Reminded of her duty to serve Ramunes, Cacao meets him at a lake on the planet surface. Ramunes tells her that he is aware of her feeling of amorousness toward the third warrior, and, by extension, himself. Enraged, Electone later attacks Cacao, while Parfait attempts to rescue her from Ramunes, but fails when Electone, acting on Ramunes' orders, retrieves Cacao from the water.

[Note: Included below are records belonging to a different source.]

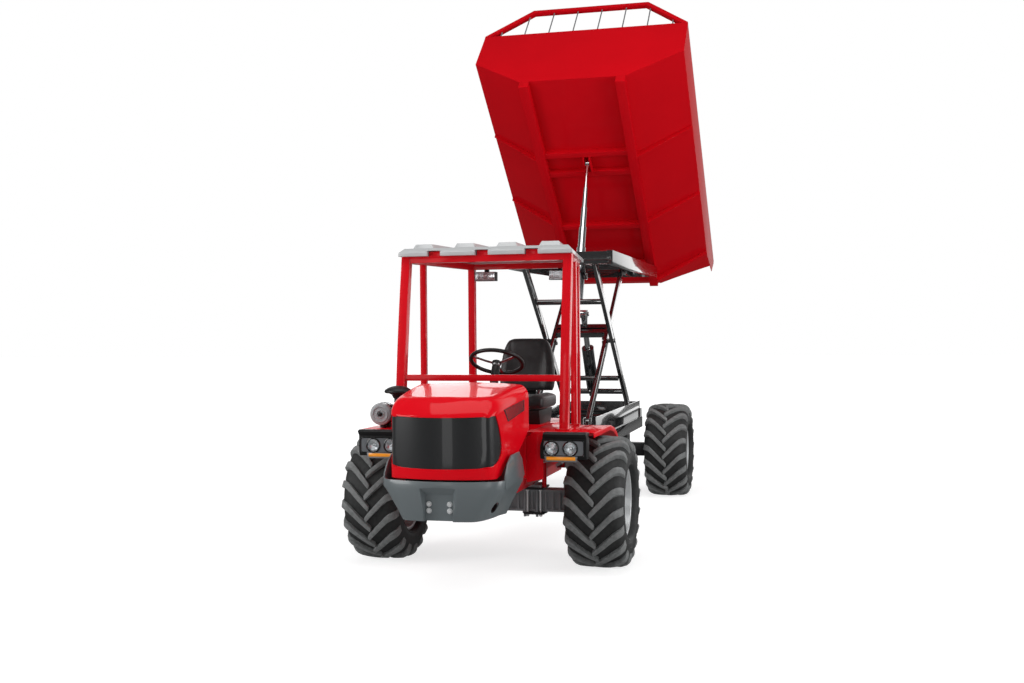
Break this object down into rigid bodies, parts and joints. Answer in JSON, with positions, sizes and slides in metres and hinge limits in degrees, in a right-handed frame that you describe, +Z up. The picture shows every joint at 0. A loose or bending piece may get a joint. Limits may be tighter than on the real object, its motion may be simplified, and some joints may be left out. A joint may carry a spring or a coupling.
{
  "type": "palm fruit transport vehicle",
  "caption": "Open-cab four-wheel carrier with a scissor frame that lifts a tipping bed for palm fruit bunches.",
  "frame": {"origin": "middle of the overall length and width, on the ground", "axes": "+X to the vehicle's left, +Y to its rear, +Z up; the vehicle faces -Y"},
  "size_m": [1.99, 7.217, 4.8095],
  "materials": {
    "red_paint": "gloss",
    "grey_paint": "satin",
    "black_paint": "satin",
    "silver_paint": "gloss",
    "cast_housing": "cast",
    "steel": "machined",
    "chrome_rod": "polished",
    "tyre_rubber": "moulded",
    "black_plastic": "moulded",
    "gloss_black": "moulded",
    "roof_plastic": "moulded",
    "seat_vinyl": "vinyl",
    "lamp_glass": "clear",
    "amber_lens": "clear",
    "iron": "cast",
    "canister": "satin"
  },
  "bodies": {
    "chassis": {"front_frame": "red_paint", "rear_frame": "black_paint", "engine_block": "iron", "front_axle": "cast_housing", "rear_axle": "iron", "drive_shaft": "steel", "bumper": "grey_paint", "cab_platform": "red_paint", "fenders": "red_paint", "headlamp_housings": "black_plastic", "headlamps": "lamp_glass", "indicators": "amber_lens", "rollover_frame": "red_paint", "roof_panel": "roof_plastic", "work_lamps": "black_plastic", "steering_column": "black_plastic", "seat_base": "black_plastic", "seat_cushion": "seat_vinyl", "seat_back": "seat_vinyl", "air_cleaner": "canister", "air_intake": "black_plastic"},
    "hood": {"hood_shell": "red_paint", "grille": "gloss_black"},
    "steer_left": {"knuckle_left": "iron"},
    "steer_right": {"knuckle_right": "iron"},
    "steering_wheel": {"steering_wheel": "black_plastic"},
    "inner_arms": {"inner_arms": "black_paint"},
    "outer_arms": {"outer_arms": "black_paint"},
    "lift_barrel": {"lift_barrel": "black_paint"},
    "lift_rod": {"lift_rod": "chrome_rod"},
    "top_frame": {"top_frame": "silver_paint"},
    "bed": {"bed_tub": "red_paint", "bed_guard": "red_paint", "bed_underframe": "red_paint"},
    "tip_barrel": {"tip_barrel": "steel"},
    "wheel_front_left": {"tyre_front_left": "tyre_rubber", "rim_front_left": "silver_paint"},
    "wheel_front_right": {"tyre_front_right": "tyre_rubber", "rim_front_right": "silver_paint"},
    "wheel_rear_left": {"tyre_rear_left": "tyre_rubber", "rim_rear_left": "silver_paint"},
    "wheel_rear_right": {"tyre_rear_right": "tyre_rubber", "rim_rear_right": "silver_paint"},
    "tip_stage_1": {"tip_stage_1": "chrome_rod"},
    "tip_stage_2": {"tip_stage_2": "chrome_rod"},
    "tip_stage_3": {"tip_stage_3": "chrome_rod"},
    "tip_stage_4": {"tip_stage_4": "chrome_rod"},
    "tip_stage_5": {"tip_stage_5": "chrome_rod"}
  },
  "joints": [
    {"name": "steer_left", "type": "hinge", "parent": "chassis", "child": "steer_left", "pos_m": [0.602, -2.3165, 0.4425], "axis": [0, 0, 1], "range_deg": [-25, 25]},
    {"name": "roll_front_left", "type": "hinge", "parent": "steer_left", "child": "wheel_front_left", "pos_m": [0.77, -2.3165, 0.4425], "axis": [1, 0, 0], "continuous": true},
    {"name": "roll_rear_left", "type": "hinge", "parent": "chassis", "child": "wheel_rear_left", "pos_m": [0.77, 1.2485, 0.4425], "axis": [1, 0, 0], "continuous": true},
    {"name": "steer_right", "type": "hinge", "parent": "chassis", "child": "steer_right", "pos_m": [-0.602, -2.3165, 0.4425], "axis": [0, 0, 1], "range_deg": [-25, 25]},
    {"name": "roll_front_right", "type": "hinge", "parent": "steer_right", "child": "wheel_front_right", "pos_m": [-0.77, -2.3165, 0.4425], "axis": [1, 0, 0], "continuous": true},
    {"name": "roll_rear_right", "type": "hinge", "parent": "chassis", "child": "wheel_rear_right", "pos_m": [-0.77, 1.2485, 0.4425], "axis": [1, 0, 0], "continuous": true},
    {"name": "steering_wheel_turn", "type": "hinge", "parent": "chassis", "child": "steering_wheel", "pos_m": [0, -2.1985, 1.382], "axis": [0, 0.4695, 0.8829], "range_deg": [-450, 450]},
    {"name": "hood_open", "type": "hinge", "parent": "chassis", "child": "hood", "pos_m": [0, -2.7945, 1.2], "axis": [-1, 0, 0], "range_deg": [0, 45]},
    {"name": "lift", "type": "hinge", "parent": "chassis", "child": "inner_arms", "pos_m": [0, -0.1865, 0.8], "axis": [1, 0, 0], "range_deg": [-32.5, 0]},
    {"name": "arms_cross", "type": "hinge", "parent": "inner_arms", "child": "outer_arms", "pos_m": [0, 0.7235, 1.5], "axis": [1, 0, 0], "range_deg": [0, 65]},
    {"name": "top_level", "type": "hinge", "parent": "outer_arms", "child": "top_frame", "pos_m": [0, -0.1865, 2.2], "axis": [1, 0, 0], "range_deg": [-32.5, 0]},
    {"name": "lift_barrel_swing", "type": "hinge", "parent": "outer_arms", "child": "lift_barrel", "pos_m": [0, 1.38138, 0.99394], "axis": [1, 0, 0], "range_deg": [0, 6.04]},
    {"name": "lift_rod_slide", "type": "slide", "parent": "lift_barrel", "child": "lift_rod", "axis": [0, -0.5298, 0.8481], "range_m": [-0.32828, 0]},
    {"name": "tip", "type": "hinge", "parent": "top_frame", "child": "bed", "pos_m": [0, 2.2835, 2.25], "axis": [1, 0, 0], "range_deg": [0, 39.6]},
    {"name": "tip_barrel_swing", "type": "hinge", "parent": "top_frame", "child": "tip_barrel", "pos_m": [0, 0.7235, 2.1], "axis": [1, 0, 0], "range_deg": [0, 8.31]},
    {"name": "tip_stage_1_slide", "type": "slide", "parent": "tip_barrel", "child": "tip_stage_1", "axis": [0, 0.3677, 0.93], "range_m": [-0.20078, 0]},
    {"name": "tip_stage_2_slide", "type": "slide", "parent": "tip_stage_1", "child": "tip_stage_2", "axis": [0, 0.3677, 0.93], "range_m": [-0.20078, 0]},
    {"name": "tip_stage_3_slide", "type": "slide", "parent": "tip_stage_2", "child": "tip_stage_3", "axis": [0, 0.3677, 0.93], "range_m": [-0.20078, 0]},
    {"name": "tip_stage_4_slide", "type": "slide", "parent": "tip_stage_3", "child": "tip_stage_4", "axis": [0, 0.3677, 0.93], "range_m": [-0.20078, 0]},
    {"name": "tip_stage_5_slide", "type": "slide", "parent": "tip_stage_4", "child": "tip_stage_5", "axis": [0, 0.3677, 0.93], "range_m": [-0.20078, 0]}
  ],
  "couplings": [
    {"joint": "steer_right", "follows": "steer_left", "ratio": 1},
    {"joint": "steering_wheel_turn", "follows": "steer_left", "ratio": 18},
    {"joint": "arms_cross", "follows": "lift", "ratio": -2},
    {"joint": "top_level", "follows": "lift", "ratio": 1},
    {"joint": "lift_barrel_swing", "follows": "lift", "ratio": -0.18566},
    {"joint": "lift_rod_slide", "follows": "lift", "m_per_rad": 0.57839},
    {"joint": "tip_barrel_swing", "follows": "tip", "ratio": 0.2095},
    {"joint": "tip_stage_1_slide", "follows": "tip", "m_per_rad": -0.29022},
    {"joint": "tip_stage_2_slide", "follows": "tip", "m_per_rad": -0.29022},
    {"joint": "tip_stage_3_slide", "follows": "tip", "m_per_rad": -0.29022},
    {"joint": "tip_stage_4_slide", "follows": "tip", "m_per_rad": -0.29022},
    {"joint": "tip_stage_5_slide", "follows": "tip", "m_per_rad": -0.29022}
  ]
}
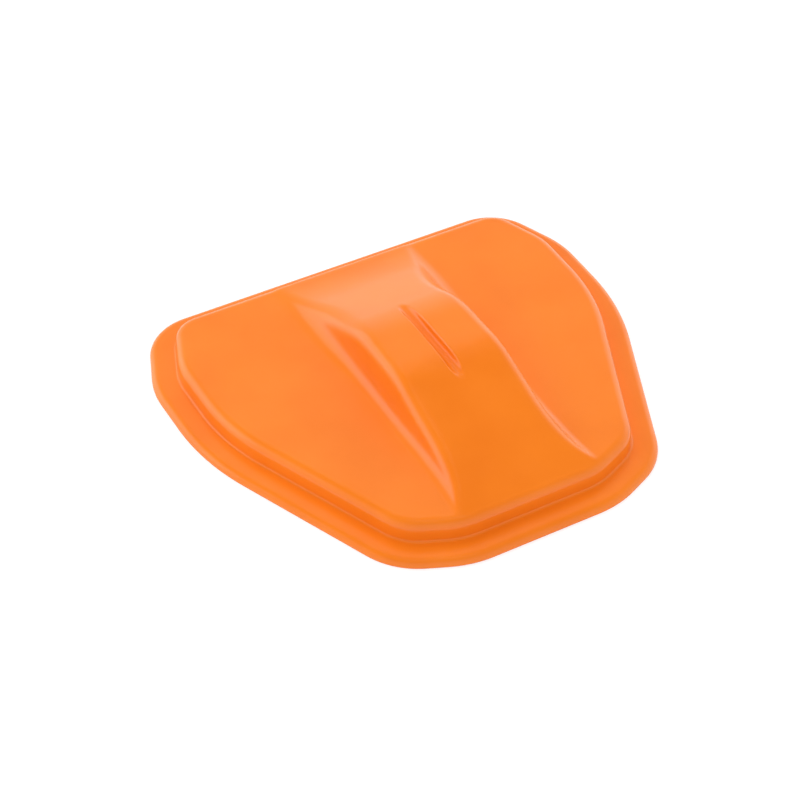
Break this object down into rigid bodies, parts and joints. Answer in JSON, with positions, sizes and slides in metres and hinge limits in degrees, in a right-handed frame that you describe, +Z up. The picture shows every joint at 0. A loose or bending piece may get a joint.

Ramune's followers begin excavation of the Dark Knight, allowing PQ, Lemon, and Parfait to sneak aboard the Giga Ginos and make another rescue attempt. While escaping, they find the injured Don Vodka, who explains that the man claiming to be Ramunes is a pretender, chosen as a young boy to act as a leader for the people until the real Ramunes was found, and that he now intends to activate the Dark Knight, which will cause the planet to be destroyed. Electone, shocked that Ramunes has left without her for the Dark Knight, enters, kills Don Vodka for suggesting that Ramunes is an impostor, and begins fighting the Holy Virgins; she is defeated. The Giga Genos falls to the planet below, and Parfait, Cacao, PQ, and Lemon exit in the experimental mech.

Electone emerges from the wreckage and enters the Dark Knight. The fake Ramunes activated it, causing the mech to reject him. Electone finds him and reminisces about how she has helped raise him and lived by his side as his assistant and lover; he notes with surprise that he has lived his whole life as the Warrior Ramunes and wonders how this could not be the truth as he dies from the Dark Knight's attack. Electone reactivates the Dark Knight, causing it to spew out energy over the planet's surface, but is killed when Cacao and Parfait attack and enter it with the help of Ramune's former followers, who have recognized that they have been misled.

Parfait and Cacao enter the Dark Knight's control room, but are unable to stop the destruction that it is unleashing. Lemon enters, and the Dark Knight acknowledges her as the true Warrior Ramunes. She orders the giant mech to stand down, thus saving the world.

After the credits of the sixth episode, we are treated to a trailer of "Knights of Lemon", which supposedly would show Lemon's further adventures, but no such product has been yet released.